Movie Review: Kong: Skull Island

Movie Review: Kong: Skull Island

Landon Santini 
lbs001@marietta.edu

Image from www.wikipedia.com.

This week, we’ll be looking at the 2017 monster film Kong: Skull Island directed by Jordan Vogt-Roberts. This is now the second film in Legendary Picture’s official MonsterVerse following 2014’s Godzilla. In this film, we have a group of scientists, and some soldiers who are sent to investigate an uncharted known as Skull Island. Of course, when they get there, there’s a whole lot of monsters, a big giant ape also known as Kong, and John C. Reilly. Cut off from everything they know, the team ventures into the domain of the giant ape. But as their mission becomes one of survival, they must fight to escape a primal Eden.

Honestly, I don’t know why Hollywood even did this reboot. There are some really impressive action sequences in this film. When King Kong punches things, it is entertaining. Kong is a big gigantic monster having fights with other big gigantic monsters, and it looks cool. But unfortunately, that’s about the best this film has to offer. The characters that populate this film are just downright hollow, boring, bland shells of human beings. They are ultimately just expendable “nothings” thrown into the script so that Kong can probably kill them and the audience will not care.

Tom Hiddleston’s character James Conrad is introduced in a bar in a rather poorly edited sequence, fights with a pool stick . . . He’s presented as a cool guy who knows how to track animals and scents. And so they ask him to go to this island. There’s one scene where he has a heart to heart with Brie Larson’s character Mason Weaver, where he mentions something that happened once in his past, and that’s really all it is.

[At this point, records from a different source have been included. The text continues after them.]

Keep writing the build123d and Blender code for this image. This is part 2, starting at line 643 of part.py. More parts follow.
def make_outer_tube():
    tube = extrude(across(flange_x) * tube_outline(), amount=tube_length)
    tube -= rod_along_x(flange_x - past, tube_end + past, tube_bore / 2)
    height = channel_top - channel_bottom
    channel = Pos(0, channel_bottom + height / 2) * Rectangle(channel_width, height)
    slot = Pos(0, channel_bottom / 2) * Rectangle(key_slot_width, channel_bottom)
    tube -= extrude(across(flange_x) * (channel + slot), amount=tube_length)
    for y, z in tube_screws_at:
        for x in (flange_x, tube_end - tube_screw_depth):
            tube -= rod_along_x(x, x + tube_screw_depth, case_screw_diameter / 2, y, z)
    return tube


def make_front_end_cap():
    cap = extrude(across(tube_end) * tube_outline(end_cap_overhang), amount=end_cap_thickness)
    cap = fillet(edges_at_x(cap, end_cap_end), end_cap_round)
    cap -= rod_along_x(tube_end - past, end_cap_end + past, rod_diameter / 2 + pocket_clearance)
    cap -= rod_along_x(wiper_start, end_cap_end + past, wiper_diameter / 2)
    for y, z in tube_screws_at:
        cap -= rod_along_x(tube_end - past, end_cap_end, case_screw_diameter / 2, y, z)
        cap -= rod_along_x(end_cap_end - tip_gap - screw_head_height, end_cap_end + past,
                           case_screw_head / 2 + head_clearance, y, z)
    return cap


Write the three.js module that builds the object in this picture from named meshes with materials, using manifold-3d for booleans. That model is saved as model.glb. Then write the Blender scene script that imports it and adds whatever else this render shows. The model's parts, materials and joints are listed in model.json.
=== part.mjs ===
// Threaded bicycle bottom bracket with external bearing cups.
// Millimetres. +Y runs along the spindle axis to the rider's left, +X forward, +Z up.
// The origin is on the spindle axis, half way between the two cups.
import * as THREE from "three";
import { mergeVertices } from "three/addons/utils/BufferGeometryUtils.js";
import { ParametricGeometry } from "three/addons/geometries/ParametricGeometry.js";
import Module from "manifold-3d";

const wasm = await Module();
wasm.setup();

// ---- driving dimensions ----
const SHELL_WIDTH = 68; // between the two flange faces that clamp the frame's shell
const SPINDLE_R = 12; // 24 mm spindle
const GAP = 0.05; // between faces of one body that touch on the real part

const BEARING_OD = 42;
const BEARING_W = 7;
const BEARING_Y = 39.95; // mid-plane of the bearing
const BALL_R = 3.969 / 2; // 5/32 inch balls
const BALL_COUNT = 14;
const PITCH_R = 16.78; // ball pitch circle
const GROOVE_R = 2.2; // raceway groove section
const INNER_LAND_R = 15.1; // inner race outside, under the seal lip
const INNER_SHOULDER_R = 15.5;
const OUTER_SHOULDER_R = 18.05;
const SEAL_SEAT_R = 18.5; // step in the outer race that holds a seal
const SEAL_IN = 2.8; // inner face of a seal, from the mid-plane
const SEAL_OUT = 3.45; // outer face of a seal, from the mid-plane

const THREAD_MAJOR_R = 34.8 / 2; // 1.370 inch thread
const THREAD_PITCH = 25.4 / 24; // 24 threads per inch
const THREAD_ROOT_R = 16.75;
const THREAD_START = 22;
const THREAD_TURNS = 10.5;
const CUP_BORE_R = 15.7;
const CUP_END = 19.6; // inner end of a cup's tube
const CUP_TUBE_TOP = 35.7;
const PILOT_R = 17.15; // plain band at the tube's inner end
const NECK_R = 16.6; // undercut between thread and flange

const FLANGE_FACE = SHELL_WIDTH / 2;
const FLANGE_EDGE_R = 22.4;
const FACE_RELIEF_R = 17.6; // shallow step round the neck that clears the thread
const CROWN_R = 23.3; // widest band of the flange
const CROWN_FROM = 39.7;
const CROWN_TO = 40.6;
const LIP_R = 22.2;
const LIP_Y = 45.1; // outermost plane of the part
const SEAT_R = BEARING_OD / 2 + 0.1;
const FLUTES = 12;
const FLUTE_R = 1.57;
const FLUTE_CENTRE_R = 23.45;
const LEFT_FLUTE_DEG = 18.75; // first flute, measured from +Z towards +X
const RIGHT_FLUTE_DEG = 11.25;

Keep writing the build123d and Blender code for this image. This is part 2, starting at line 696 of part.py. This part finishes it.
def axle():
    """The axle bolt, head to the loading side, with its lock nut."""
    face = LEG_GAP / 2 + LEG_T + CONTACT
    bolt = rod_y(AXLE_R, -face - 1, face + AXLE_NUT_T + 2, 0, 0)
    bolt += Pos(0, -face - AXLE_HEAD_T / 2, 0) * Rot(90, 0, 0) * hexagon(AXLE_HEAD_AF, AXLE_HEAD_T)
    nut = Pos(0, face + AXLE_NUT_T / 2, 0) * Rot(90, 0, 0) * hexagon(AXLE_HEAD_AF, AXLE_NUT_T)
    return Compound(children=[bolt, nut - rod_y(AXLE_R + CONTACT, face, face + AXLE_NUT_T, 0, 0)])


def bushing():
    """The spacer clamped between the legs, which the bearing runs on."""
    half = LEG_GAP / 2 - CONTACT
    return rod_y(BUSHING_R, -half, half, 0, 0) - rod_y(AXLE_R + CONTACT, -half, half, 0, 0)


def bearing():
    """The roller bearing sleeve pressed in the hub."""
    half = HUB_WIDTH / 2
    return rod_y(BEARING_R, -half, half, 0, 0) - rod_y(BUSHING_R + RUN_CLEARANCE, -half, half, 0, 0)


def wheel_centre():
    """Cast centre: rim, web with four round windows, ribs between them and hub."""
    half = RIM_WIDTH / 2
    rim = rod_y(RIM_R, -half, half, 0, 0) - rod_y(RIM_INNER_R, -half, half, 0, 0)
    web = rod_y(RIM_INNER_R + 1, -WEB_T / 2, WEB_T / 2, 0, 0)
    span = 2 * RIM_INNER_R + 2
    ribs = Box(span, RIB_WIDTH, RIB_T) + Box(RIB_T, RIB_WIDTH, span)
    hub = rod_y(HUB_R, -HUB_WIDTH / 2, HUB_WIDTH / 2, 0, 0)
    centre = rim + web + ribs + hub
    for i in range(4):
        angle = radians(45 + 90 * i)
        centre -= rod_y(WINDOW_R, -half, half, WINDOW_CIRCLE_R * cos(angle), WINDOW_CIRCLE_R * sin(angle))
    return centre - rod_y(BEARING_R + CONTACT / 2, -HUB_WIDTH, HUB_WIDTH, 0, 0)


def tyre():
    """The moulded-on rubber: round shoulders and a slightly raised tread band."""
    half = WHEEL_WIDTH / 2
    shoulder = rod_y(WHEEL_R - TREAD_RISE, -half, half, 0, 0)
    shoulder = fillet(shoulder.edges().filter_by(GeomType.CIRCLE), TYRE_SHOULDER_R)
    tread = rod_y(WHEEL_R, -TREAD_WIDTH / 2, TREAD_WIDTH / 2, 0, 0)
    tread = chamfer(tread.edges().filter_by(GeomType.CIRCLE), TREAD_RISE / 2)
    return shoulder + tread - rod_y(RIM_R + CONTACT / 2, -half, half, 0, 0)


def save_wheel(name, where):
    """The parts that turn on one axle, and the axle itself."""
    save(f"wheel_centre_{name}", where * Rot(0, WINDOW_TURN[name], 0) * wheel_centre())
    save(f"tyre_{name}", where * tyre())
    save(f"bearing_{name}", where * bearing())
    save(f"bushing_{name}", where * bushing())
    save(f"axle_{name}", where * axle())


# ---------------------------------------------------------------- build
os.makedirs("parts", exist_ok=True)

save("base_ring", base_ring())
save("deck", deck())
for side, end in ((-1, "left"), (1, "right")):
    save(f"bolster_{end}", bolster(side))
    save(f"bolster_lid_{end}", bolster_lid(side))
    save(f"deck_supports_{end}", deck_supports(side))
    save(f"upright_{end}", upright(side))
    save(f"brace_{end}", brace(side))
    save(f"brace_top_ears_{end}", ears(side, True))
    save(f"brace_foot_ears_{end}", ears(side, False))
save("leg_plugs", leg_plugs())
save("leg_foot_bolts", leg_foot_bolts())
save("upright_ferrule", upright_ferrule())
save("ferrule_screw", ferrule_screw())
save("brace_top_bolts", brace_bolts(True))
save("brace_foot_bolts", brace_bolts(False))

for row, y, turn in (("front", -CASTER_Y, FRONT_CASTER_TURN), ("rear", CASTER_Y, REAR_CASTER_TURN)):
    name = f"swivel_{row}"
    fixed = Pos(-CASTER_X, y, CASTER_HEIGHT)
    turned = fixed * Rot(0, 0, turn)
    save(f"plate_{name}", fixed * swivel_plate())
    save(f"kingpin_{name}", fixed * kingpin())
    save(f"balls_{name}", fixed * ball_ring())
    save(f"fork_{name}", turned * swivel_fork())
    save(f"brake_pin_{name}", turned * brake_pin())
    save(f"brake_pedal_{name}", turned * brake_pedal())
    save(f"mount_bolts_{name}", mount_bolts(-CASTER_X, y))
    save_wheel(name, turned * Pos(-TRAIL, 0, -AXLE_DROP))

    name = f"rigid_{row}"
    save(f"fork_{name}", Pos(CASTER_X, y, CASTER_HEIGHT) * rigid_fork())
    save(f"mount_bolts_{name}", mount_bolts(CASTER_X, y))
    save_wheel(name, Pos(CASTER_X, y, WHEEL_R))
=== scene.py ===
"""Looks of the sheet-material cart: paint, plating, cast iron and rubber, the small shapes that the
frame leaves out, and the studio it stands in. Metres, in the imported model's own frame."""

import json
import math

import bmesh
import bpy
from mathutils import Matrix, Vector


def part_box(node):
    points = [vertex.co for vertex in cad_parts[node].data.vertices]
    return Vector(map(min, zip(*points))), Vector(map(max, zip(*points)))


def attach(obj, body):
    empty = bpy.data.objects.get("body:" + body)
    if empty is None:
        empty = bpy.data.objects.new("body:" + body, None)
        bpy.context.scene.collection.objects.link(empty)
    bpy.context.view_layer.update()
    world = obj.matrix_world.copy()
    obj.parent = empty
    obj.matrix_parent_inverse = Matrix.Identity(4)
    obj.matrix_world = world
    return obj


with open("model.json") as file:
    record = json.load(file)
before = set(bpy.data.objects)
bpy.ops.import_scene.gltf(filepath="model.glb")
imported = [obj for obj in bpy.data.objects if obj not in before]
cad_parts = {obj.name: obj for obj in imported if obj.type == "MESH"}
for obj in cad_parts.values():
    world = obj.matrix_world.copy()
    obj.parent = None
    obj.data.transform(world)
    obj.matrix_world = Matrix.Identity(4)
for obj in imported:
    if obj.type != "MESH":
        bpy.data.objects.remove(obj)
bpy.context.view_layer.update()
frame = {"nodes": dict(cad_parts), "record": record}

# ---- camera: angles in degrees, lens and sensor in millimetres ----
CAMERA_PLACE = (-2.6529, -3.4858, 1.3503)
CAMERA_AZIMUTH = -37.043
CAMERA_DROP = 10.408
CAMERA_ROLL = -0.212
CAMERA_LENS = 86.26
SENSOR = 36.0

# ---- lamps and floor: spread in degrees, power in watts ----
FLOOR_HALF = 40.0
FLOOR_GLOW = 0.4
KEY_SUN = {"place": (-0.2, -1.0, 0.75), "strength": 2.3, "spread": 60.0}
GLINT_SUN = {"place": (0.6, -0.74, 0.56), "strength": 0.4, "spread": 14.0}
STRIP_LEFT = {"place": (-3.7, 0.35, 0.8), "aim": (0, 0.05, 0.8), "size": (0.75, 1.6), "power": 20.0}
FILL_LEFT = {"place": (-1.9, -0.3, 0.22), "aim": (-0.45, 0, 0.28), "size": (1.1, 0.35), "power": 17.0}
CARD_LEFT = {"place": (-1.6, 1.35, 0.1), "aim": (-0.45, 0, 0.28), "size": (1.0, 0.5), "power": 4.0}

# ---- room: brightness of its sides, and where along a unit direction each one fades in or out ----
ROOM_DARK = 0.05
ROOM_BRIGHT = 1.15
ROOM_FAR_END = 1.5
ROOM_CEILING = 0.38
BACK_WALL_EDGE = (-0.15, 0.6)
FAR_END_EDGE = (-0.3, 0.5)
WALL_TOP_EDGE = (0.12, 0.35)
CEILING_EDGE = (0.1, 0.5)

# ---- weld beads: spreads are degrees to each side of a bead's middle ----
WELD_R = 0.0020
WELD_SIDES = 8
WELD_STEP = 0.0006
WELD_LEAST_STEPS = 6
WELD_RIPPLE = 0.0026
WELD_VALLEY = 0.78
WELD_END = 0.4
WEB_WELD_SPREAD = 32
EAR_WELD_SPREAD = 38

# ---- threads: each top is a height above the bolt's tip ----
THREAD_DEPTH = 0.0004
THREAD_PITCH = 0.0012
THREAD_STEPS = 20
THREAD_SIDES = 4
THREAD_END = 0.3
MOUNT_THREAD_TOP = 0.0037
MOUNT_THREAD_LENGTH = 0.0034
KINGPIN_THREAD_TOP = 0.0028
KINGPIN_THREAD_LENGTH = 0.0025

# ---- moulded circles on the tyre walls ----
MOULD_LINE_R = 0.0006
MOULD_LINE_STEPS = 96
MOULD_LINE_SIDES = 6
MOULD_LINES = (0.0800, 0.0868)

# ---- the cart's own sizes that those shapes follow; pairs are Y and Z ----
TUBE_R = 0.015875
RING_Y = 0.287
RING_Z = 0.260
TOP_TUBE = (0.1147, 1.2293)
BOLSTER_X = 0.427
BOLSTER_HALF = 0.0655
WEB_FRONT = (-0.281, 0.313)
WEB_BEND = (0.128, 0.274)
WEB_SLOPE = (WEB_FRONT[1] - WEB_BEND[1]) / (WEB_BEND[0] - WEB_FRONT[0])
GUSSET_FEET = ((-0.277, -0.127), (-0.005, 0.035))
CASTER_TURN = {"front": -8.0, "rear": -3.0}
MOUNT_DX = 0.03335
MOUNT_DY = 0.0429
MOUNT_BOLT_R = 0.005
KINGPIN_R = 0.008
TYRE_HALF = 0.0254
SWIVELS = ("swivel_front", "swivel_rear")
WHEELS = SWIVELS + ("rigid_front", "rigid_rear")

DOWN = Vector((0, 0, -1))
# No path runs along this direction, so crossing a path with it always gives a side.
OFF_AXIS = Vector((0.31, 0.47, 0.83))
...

Brie Larson’s character, Mason Weaver, is a photographer. She’s seen a lot, and she’s taken photos of all of it. Besides that, Weaver is as bland as a single slice of Wonder Bread. However, there are at least two interesting characters in this film. They are Samuel L. Jackson as Preston Packard, and John C. Reilly as Hank Marlow. Hank has been on this island for quite some time, and we learn a lot about his backstory. There is a giant exposition scene where Marlow takes the characters a large room with paintings and hieroglyphics just so he can tell them his history and the history of this island. Packard, on the other hand, has an agenda. You can tell that as a character, he doesn’t feel alive unless he’s at war or has some orders. So he makes up this big vendetta, (which I won’t spoil for you). But his character was intriguing, nonetheless.

The film’s remaining characters, on the other hand, are just attractive people who can run in slow motion and throw grenades. Toby Kebbell’s character of Jack Chapman has a son at home who he writes to, so I guess there was some depth there. But for the most part, the characters in this film are a major disappointment. Now let’s talk about the setting, otherwise known as Skull Island. I was so excited to see what they would do with this location. Although, much like the characters, the film’s setting was a bit of a letdown. Even though they shot a good portion of this film on-location, there are entire sequences that just look like they were shot in a green screen room. For example, in the third act, there is a sequence where Tom Hiddleston and Brie Larson are standing in front of King Kong in between him and Samuel L. Jackson. The entire scene looks like something from one of the Star Wars prequels.

I simply could not believe what I was looking at. IT was very, very distracting and at times it felt out of place. The film was often trying to be a 1970s war film, but it just did not mesh with the world that the film was trying to build. Furthermore, since all the characters were horribly bland, I just felt little emotional attachment to anyone.

Lastly, let’s talk about the directing and the editing. It’s rather bad. In fact, it’s distractingly bad. All of the sequences where King Kong is causing destruction are filmed in an epic wide shot which goes for a long time, and it’s really entertaining. However, when it comes to character scenes, there is a very abrasive, almost visually aggressive way that this film is edited together, and it got on my nerves very quickly. Tonally speaking, the film is completely off as well.

The attempts at humor fall flat in almost all respects. John C. Reilly and Samuel L. Jackson evoke a couple of good laughs here and there, and it’s basically because these two talented actors are bringing their own personal charisma and projecting it onto some very stilted dialogue. The sequences where Brie Larson is trying to connect with Kong emotionally just feel out of left field. And then there’s a lot of slow motion and fast motion that reminded me of the way that Michael Bay directs action films. I’m not exaggerating. This film was a major disappointment for me. I didn’t like a single character in the film. Kong had one really awesome fight scene, but beyond that, it felt like an attempt to “ape” the Marvel Routine. It felt like a big attempt to recreate the success of the Marvel Cinematic Universe, and I’m just simply not buying it. So as such, I’m going to give this film a score of 2.5 out of 5.